III.3.1. L'élaboration du questionnaire
Pour ce qui est de l'instrument, il consiste
en une batterie de 26 questions pour la plupart fermées
et divisées en deux grandes parties dont la première porte sur
l'identité des répondants et la seconde sur les questions
proprement dites.
A. L'identité du répondant
La première partie, à savoir l'identité
du répondant, est constituée de 04 questions fermées
concernant le sexe, le niveau académique, le niveau professionnel et
l'ancienneté des répondants dans l'exercice de la fonction
enseignante.
B. Les questions
Cette partie du questionnaire est constituée de trois
groupes de questions correspondant à des paramètres précis
recherchés. Elles sont réparties ainsi qu'il suit :
- 12 portent sur les connaissances sémiolinguistiques
du répondant avec des colorations littéraire (05, 06, 07 et 16),
socioculturelle ou anthropologique (09, 13 et 15) et linguistique (10, 11,12 et
14).

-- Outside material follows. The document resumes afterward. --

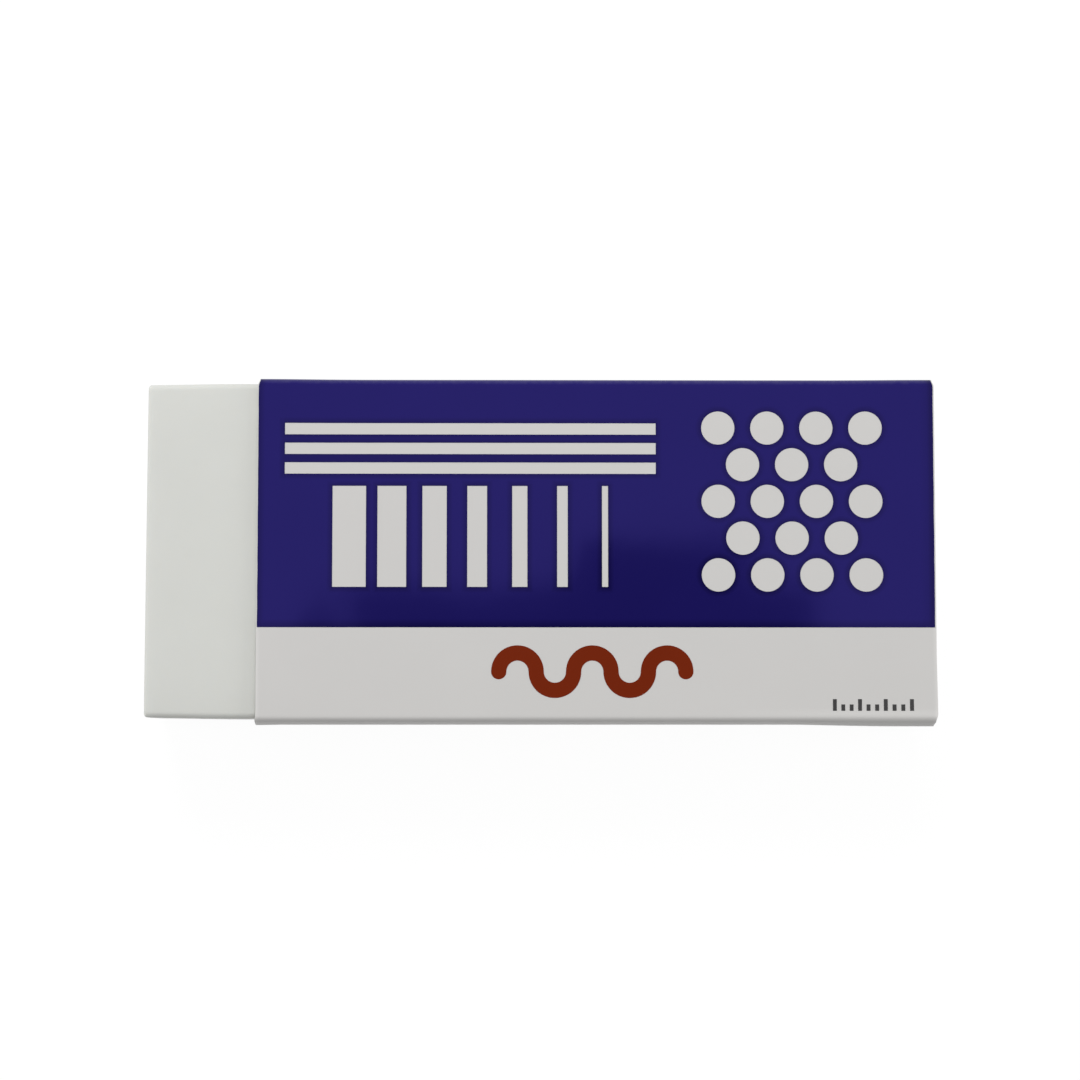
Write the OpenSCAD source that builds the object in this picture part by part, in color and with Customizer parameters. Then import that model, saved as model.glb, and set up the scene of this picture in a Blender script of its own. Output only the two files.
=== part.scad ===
// Block eraser in a folded card sleeve, lying on its broad face.
// Millimetres. +X runs to the sleeved end, +Y across the face to the printed edge, +Z up.
// The origin is the middle of the whole eraser's underside.

/* [Eraser block] */
// Length of the block
block_l = 103.1; // [60:0.1:140]
// Width of the block
block_w = 44.2; // [24:0.1:70]
// Thickness of the block
block_h = 19; // [9:0.1:32]
// Rounding along the four long edges
block_edge_r = 0.7; // [0.3:0.05:2.5]
// Rounding around the two ends
block_end_r = 0.45; // [0.2:0.05:2]

/* [Card sleeve] */
// Length of the sleeve
sleeve_l = 89; // [66:0.1:130]
// Thickness of the card
card_t = 0.35; // [0.2:0.05:0.8]
// Radius on the inside of each fold
fold_r = 0.4; // [0.1:0.05:0.9]
// Gap between the block and the card on each side
slide_gap = 0.1; // [0.04:0.01:0.6]
// How far the sleeve reaches past the block's covered end
mouth_depth = 0.5; // [0:0.1:8]
// Bare strip between the glue flap's edge and the top panel
flap_short = 1.5; // [0.6:0.1:8]
// Height of the outer side panel's cut edge above the underside
cut_edge_z = 0.8; // [0.4:0.1:6]

/* [Printed fields] */
// Depth of the printed layer, which lies flush in the card
ink_t = 0.05; // [0.02:0.01:0.15]
// Width of the white band along the front's lower edge
front_band_w = 12.7; // [9.5:0.1:17]
// Width of the white band along the back's lower edge
back_band_w = 12.7; // [2:0.1:40]

/* [White discs] */
// Diameter of a disc
disc_d = 4.4; // [1:0.1:6.4]
// Distance between discs in a row
disc_pitch_x = 6.47; // [4.5:0.01:9]
// Distance between rows
disc_pitch_y = 4.85; // [4.5:0.01:6]
// Discs in a long row
disc_cols = 4; // [2:1:5]
// Distance from the discs to the sleeve's far end
disc_margin_x = 6.8; // [2:0.1:14]
// Distance from the discs to the sleeve's upper edge
disc_margin_top = 4.2; // [1.5:0.1:8]
// Least distance from the discs to the white band
disc_margin_low = 4; // [0.5:0.1:8]

/* [White rules and bars] */
// Distance from the rules to the sleeve's near end
rule_margin_x = 3.6; // [1.5:0.1:14]
// Distance from the first rule to the sleeve's upper edge
rule_margin_y = 5.8; // [1.5:0.1:9]
// Space between the rules and the discs
art_gap = 6; // [2:0.1:14]
// Height of a rule
rule_h = 1.5; // [0.4:0.1:2.4]
// Distance between rules
rule_pitch = 2.6; // [2.5:0.1:3.2]
// Number of rules
rule_count = 3; // [1:1:3]
// Space between the rules and the bars
bar_gap = 1.6; // [0.6:0.1:4]
// Distance from the bars to the white band
bar_margin_low = 5.3; // [0.8:0.1:9]
// How far the row of bars is at least set in from the rules at each end
bar_inset = 6.2; // [0:0.1:10]
// Distance between bars
bar_pitch = 5.9; // [5.4:0.1:9]
// Width of the first bar
bar_first_w = 4.4; // [1:0.1:4.8]
// Width of the last bar
bar_last_w = 0.8; // [0.4:0.1:4]

/* [Red wave] */
// Radius along the middle of each half turn
wave_r = 2.45; // [1.4:0.05:2.7]
// Width of the line
wave_w = 2; // [0.5:0.1:2.4]
// Number of half turns
wave_turns = 5; // [1:1:9]
// Distance from the band's upper edge to the middle of the wave
wave_y = 5.8; // [4:0.1:7]
// Shift of the wave from the sleeve's middle towards the far end
wave_x = -0.5; // [-20:0.1:20]

/* [Small ticks] */
// Width of a tick
tick_w = 0.5; // [0.2:0.1:0.9]
// Height of a long tick
tick_long = 1.8; // [0.8:0.1:2.4]
// Height of a short tick
tick_short = 1; // [0.4:0.1:1.8]
// Distance between ticks
tick_pitch = 1.1; // [1:0.1:1.6]
// Number of ticks
tick_count = 10; // [1:1:12]
// Distance from the ticks to the sleeve's far end
tick_margin_x = 3.1; // [1.5:0.1:10]
// Distance from the ticks to the sleeve's lower edge
tick_margin_y = 1.5; // [1.2:0.1:4]

/* [Hidden] */
$fn = 48;

// Cuts run this far past the faces that they open
over = 0.3;

// Outer radius of a fold
crease_r = fold_r + card_t;

// The sleeve's outside. The lower side is two cards thick, because the flap is glued behind it.
sleeve_w = block_w + 2 * slide_gap + 3 * card_t;
sleeve_h = block_h + 2 * slide_gap + 2 * card_t;
upper_y = sleeve_w / 2;
lower_y = -sleeve_w / 2;
flap_y = lower_y + card_t;

// Places along the length
whole_l = block_l + mouth_depth;
near_x = -whole_l / 2;
sleeve_x1 = whole_l / 2;
sleeve_x0 = sleeve_x1 - sleeve_l;

// Middle of the block's section, in the sleeve's hollow
block_y = upper_y - card_t - slide_gap - block_w / 2;
block_z = card_t + slide_gap + block_h / 2;

// Edges of the blue field on the front and on the back
front_line_y = lower_y + front_band_w;
back_line_y = lower_y + back_band_w;

// Discs: the upper left one, and as many rows as the blue field holds
discs_w = (disc_cols - 1) * disc_pitch_x + disc_d;
disc_x0 = sleeve_x1 - disc_margin_x - discs_w + disc_d / 2;
disc_top_y = upper_y - disc_margin_top - disc_d / 2;
disc_low_y = front_line_y + disc_margin_low + disc_d / 2;
disc_rows = 1 + floor((disc_top_y - disc_low_y) / disc_pitch_y);

// Rules, and below their middle as many bars as their length holds
rule_x0 = sleeve_x0 + rule_margin_x;
rule_l = sleeve_x1 - disc_margin_x - discs_w - art_gap - rule_x0;
rule_top_y = upper_y - rule_margin_y;
rules_h = (rule_count - 1) * rule_pitch + rule_h;
bar_top_y = rule_top_y - rules_h - bar_gap;
bar_low_y = front_line_y + bar_margin_low;
bar_gaps = floor((rule_l - 2 * bar_inset - bar_last_w) / bar_pitch);
bar_x0 = rule_x0 + (rule_l - bar_gaps * bar_pitch - bar_last_w) / 2;

// Wave and ticks
sleeve_mid_x = (sleeve_x0 + sleeve_x1) / 2;
wave_x0 = sleeve_mid_x + wave_x - wave_turns * wave_r;
wave_mid_y = front_line_y - wave_y;
tick_x0 = sleeve_x1 - tick_margin_x - (tick_count - 1) * tick_pitch - tick_w;
tick_y0 = lower_y + tick_margin_y;

// Rectangle with rounded corners, about the origin
module rounded_rect(w, h, r) {
    square([w - 2 * r, h], center = true);
    square([w, h - 2 * r], center = true);
    for (x = [-1, 1], y = [-1, 1])
        translate([x * (w / 2 - r), y * (h / 2 - r)])
            circle(r = r);
}

// Rectangle between two corners
module span(x0, x1, y0, y1) {
    translate([x0, y0])
        square([x1 - x0, y1 - y0]);
}

// Draws a section, whose first axis is Y and second is Z, along X from x0 to x1
module along_x(x0, x1) {
    translate([x0, 0, 0])
        rotate([90, 0, 90])
            linear_extrude(x1 - x0)
                children();
}

// A layer of a fold: a quarter ring about the point y, z that opens to the side sy, sz.
// d0 and d1 are its depths below the card's outer face.
module fold(y, z, sy, sz, d0, d1) {
    reach = crease_r - d0;
    translate([y, z])
        intersection() {
            difference() {
                circle(r = reach);
                circle(r = crease_r - d1);
            }
            translate([sy < 0 ? -reach : 0, sz < 0 ? -reach : 0])
                square(reach);
        }
}

// The folded sheet's section, in the order of its panels, as a layer from depth d0 to depth d1
module top_panel(from_y, d0, d1) {
    span(from_y, upper_y - crease_r, sleeve_h - d1, sleeve_h - d0);
}

module upper_side(d0, d1) {
    fold(upper_y - crease_r, sleeve_h - crease_r, 1, 1, d0, d1);
    span(upper_y - d1, upper_y - d0, crease_r, sleeve_h - crease_r);
    fold(upper_y - crease_r, crease_r, 1, -1, d0, d1);
}

module back_panel(from_y, d0, d1) {
    span(from_y, upper_y - crease_r, d0, d1);
}

module glue_flap() {
    fold(flap_y + crease_r, crease_r, -1, -1, 0, card_t);
    span(flap_y, flap_y + card_t, crease_r, sleeve_h - card_t - flap_short);
}

module lower_side() {
    fold(lower_y + crease_r, sleeve_h - crease_r, -1, 1, 0, card_t);
    span(lower_y, lower_y + card_t, cut_edge_z, sleeve_h - crease_r);
}

module sheet_section() {
    lower_side();
    top_panel(lower_y + crease_r, 0, card_t);
    upper_side(0, card_t);
    back_panel(flap_y + crease_r, 0, card_t);
    glue_flap();
}

module blue_section(d0) {
    top_panel(front_line_y, d0, ink_t);
    upper_side(d0, ink_t);
    back_panel(back_line_y, d0, ink_t);
}

// Flat shapes of the print, seen from above
module disc_lattice() {
    for (row = [0 : disc_rows - 1]) {
        offset_row = row % 2;
        for (col = [0 : disc_cols - 1 - offset_row])
            translate([
                disc_x0 + (col + offset_row / 2) * disc_pitch_x,
                disc_top_y - row * disc_pitch_y
            ])
                circle(d = disc_d);
    }
}

module rules() {
    for (i = [0 : rule_count - 1])
        translate([rule_x0, rule_top_y - rule_h - i * rule_pitch])
            square([rule_l, rule_h]);
}

module bars() {
    for (i = [0 : bar_gaps]) {
        w = bar_first_w + (bar_last_w - bar_first_w) * i / bar_gaps;
        translate([bar_x0 + i * bar_pitch, bar_low_y])
            square([w, bar_top_y - bar_low_y]);
    }
}

// A line of half rings that turn up and down by turns, with round ends
module wave() {
    outer_r = wave_r + wave_w / 2;
    for (i = [0 : wave_turns - 1])
        translate([wave_x0 + (2 * i + 1) * wave_r, wave_mid_y])
            intersection() {
                difference() {
                    circle(r = outer_r);
                    circle(r = wave_r - wave_w / 2);
                }
                translate([-outer_r, i % 2 == 0 ? 0 : -outer_r])
                    square([2 * outer_r, outer_r]);
            }
    for (x = [wave_x0, wave_x0 + 2 * wave_turns * wave_r])
        translate([x, wave_mid_y])
            circle(d = wave_w);
}

module ticks() {
    for (i = [0 : tick_count - 1])
        translate([tick_x0 + i * tick_pitch, tick_y0])
            square([tick_w, i % 3 == 0 ? tick_long : tick_short]);
}

// A flat shape as a layer in the front's surface. It stands up past the surface by rise.
module on_front(rise) {
    translate([0, 0, sleeve_h - ink_t])
        linear_extrude(ink_t + rise)
            children();
}

module blue_field(rise) {
    difference() {
        along_x(sleeve_x0 - rise, sleeve_x1 + rise)
            blue_section(-rise);
        translate([0, 0, -over])
            on_front(over + 2 * over) {
                disc_lattice();
                rules();
                bars();
            }
    }
}

module eraser_block() {
    color([0.86, 0.86, 0.84])
        translate([near_x + block_l / 2, block_y, block_z])
            intersection() {
                along_x(-block_l / 2, block_l / 2)
                    rounded_rect(block_w, block_h, block_edge_r);
                translate([0, 0, -block_h])
                    linear_extrude(2 * block_h)
                        rounded_rect(block_l, block_w, block_end_r);
                translate([0, block_w, 0])
                    rotate([90, 0, 0])
                        linear_extrude(2 * block_w)
                            rounded_rect(block_l, block_h, block_end_r);
            }
}

module card_sleeve() {
    color([0.8, 0.8, 0.78])
        difference() {
            along_x(sleeve_x0, sleeve_x1)
                sheet_section();
            blue_field(over);
            on_front(over)
                wave();
            on_front(over)
                ticks();
        }
}

module blue_print() {
    color([0.16, 0.14, 0.41])
        blue_field(0);
}

module red_print() {
    color([0.51, 0.14, 0.04])
        on_front(0)
            wave();
}

module black_print() {
    color([0.13, 0.12, 0.13])
        on_front(0)
            ticks();
}

eraser_block();
card_sleeve();
blue_print();
red_print();
black_print();
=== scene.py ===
"""The looks of a block eraser in its card sleeve: vinyl, folded card, print, light and camera.

Sizes are in millimetres, and each mesh is brought to the frame's metres as it is made.
"""

import math
from collections import namedtuple

import bmesh
import bpy
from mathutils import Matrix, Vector, kdtree, noise
from mathutils.geometry import delaunay_2d_cdt


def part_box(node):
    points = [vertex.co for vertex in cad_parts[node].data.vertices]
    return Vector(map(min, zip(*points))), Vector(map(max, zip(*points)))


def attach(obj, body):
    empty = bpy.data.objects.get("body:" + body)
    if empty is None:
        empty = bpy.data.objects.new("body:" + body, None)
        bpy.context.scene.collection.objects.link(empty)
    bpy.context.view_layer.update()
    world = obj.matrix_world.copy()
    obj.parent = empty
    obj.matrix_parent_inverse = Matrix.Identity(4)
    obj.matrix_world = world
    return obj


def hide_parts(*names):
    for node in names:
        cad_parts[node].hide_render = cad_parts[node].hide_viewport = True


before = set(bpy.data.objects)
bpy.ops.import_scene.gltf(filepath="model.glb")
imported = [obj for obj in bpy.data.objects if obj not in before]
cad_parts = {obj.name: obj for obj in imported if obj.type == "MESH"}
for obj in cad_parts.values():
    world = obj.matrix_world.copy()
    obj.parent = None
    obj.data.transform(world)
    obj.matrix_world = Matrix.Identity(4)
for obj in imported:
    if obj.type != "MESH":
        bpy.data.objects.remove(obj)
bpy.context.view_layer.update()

MM = 0.001


def node_box(name):
    """Lowest and highest corner of a CAD node, in millimetres."""
    return [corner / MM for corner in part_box(name)]


SLEEVE_LOW, SLEEVE_HIGH = node_box("card_sleeve")
BLOCK_LOW, BLOCK_HIGH = node_box("eraser_block")
SLEEVE_L = SLEEVE_HIGH.x - SLEEVE_LOW.x
SLEEVE_W = SLEEVE_HIGH.y - SLEEVE_LOW.y
SLEEVE_H = SLEEVE_HIGH.z

# Card: its thickness, the outer radius of its creases, and where its two cut edges along X stop
CARD_T = 0.35
CREASE_R = 0.75
CUT_EDGE_Z = 0.8
FLAP_SHORT = 1.5
FLAP_Y = SLEEVE_LOW.y + CARD_T

# Ink: its thickness, and how far it sinks into the card so that no faces coincide
INK_T = 0.02
INK_ROOT = 0.01

# Blue field: the bare edges that the die leaves along the near and the far mouth, how far their outline
# wanders, over what length, and in what steps it is drawn, and the width of the white band below it
FRINGE = 0.1
FAR_FRINGE = 0.17
FRINGE_WANDER = 0.03
FRINGE_WANDER_SIZE = 2.5
FRINGE_STEP = 0.5
BAND_W = 12.7

# Width of the dark rim that the press squeezes out along the blue's edges, how finely the edges are
# sampled to find it, and where the painted shade along the far mouth, which darkens the blue there, sets
# in and is full
RIM_W = 0.8
RIM_SAMPLE = 0.1
FAR_MOUTH_SHADE = (1.25, 0.5)

# White discs in staggered rows
DISC_D = 4.4
DISC_PITCH_X = 6.47
DISC_PITCH_Y = 4.85
DISC_COLS = 4
DISC_ROWS = 5
DISC_MARGIN_X = 6.8
DISC_MARGIN_TOP = 4.2
DISCS_W = (DISC_COLS - 1) * DISC_PITCH_X + DISC_D

# White rules, and the bars of falling width below them
RULE_MARGIN_X = 3.6
RULE_MARGIN_Y = 5.8
RULE_H = 1.5
RULE_PITCH = 2.6
RULE_COUNT = 3
ART_GAP = 6
BAR_GAP = 1.6
BAR_MARGIN_LOW = 5.3
BAR_PITCH = 5.9
BAR_FIRST_W = 4.4
BAR_LAST_W = 0.8
BAR_COUNT = 7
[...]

Elles permettent de mesurer la compétence interculturelle des
répondants.
- 09 portent sur les connaissances méthodologiques (17,
18, 22, 24 et 25) et critiques (19, 20, 21 et 23) du répondant. Elles
permettent de mesurer la compétence des répondants en didactique
théorique.
- et 01 (26) porte sur les performances (les résultats
de) des élèves et donc sur la compétence des
répondants en didactique pratique.
Ces groupes de questions permettent ainsi d'apprécier
de manière assez précise la compétence interculturelle des
répondants ainsi que leur efficacité en didactique pratique. Par
ailleurs, sans être une évaluation systématique des
programmes scolaires, cette batterie de questions est conçue selon les
principales exigences du modèle d'évaluation des programmes
scolaires de Provus (1971) ci-dessous synthétisé (Nadeau,
1981).
Tableau N°4 : Synthèse du
modèle d'évaluation de Provus
Auteur
|
Définition
|
But
|
Insistance
majeure
|
Evaluateur
|
Types
d'évaluation
|
Construits
proposés
|
Provus
|
Comparer la perfor-mance à des
standards
|
Pour déterminer si on doit améliorer,
maintenir, ou terminer un programme éducatif
|
Identifier des écarts entre les standards en
utilisant l'approche par équipe
|
(Membre de l'équipe)
|
1. Projet
2. Installation
3. Processus
4. Produit
(5. Coût)
|
1. Concept de l'écart
2. Rétroaction et révision des objectifs
et / ou des programmes
|
NB : Les données mises entre parenthèses
sont celles qui ne correspondent pas de manière exacte aux visées
de la présente étude ou évaluation et encore moins
à sa démarche exploratoire. Par conséquent, le
questionnaire de recherche ici utilisé, en tant que instrument de
collecte de données, prend en compte les données mises en
gras.
III.3.2. La validation du questionnaire
Au départ constitué de questions ouvertes, les
réponses à la première mouture du questionnaire
distribué à une dizaine d'enseignants ont permis de cibler et de
sélectionner les réponses possibles au niveau de chaque question.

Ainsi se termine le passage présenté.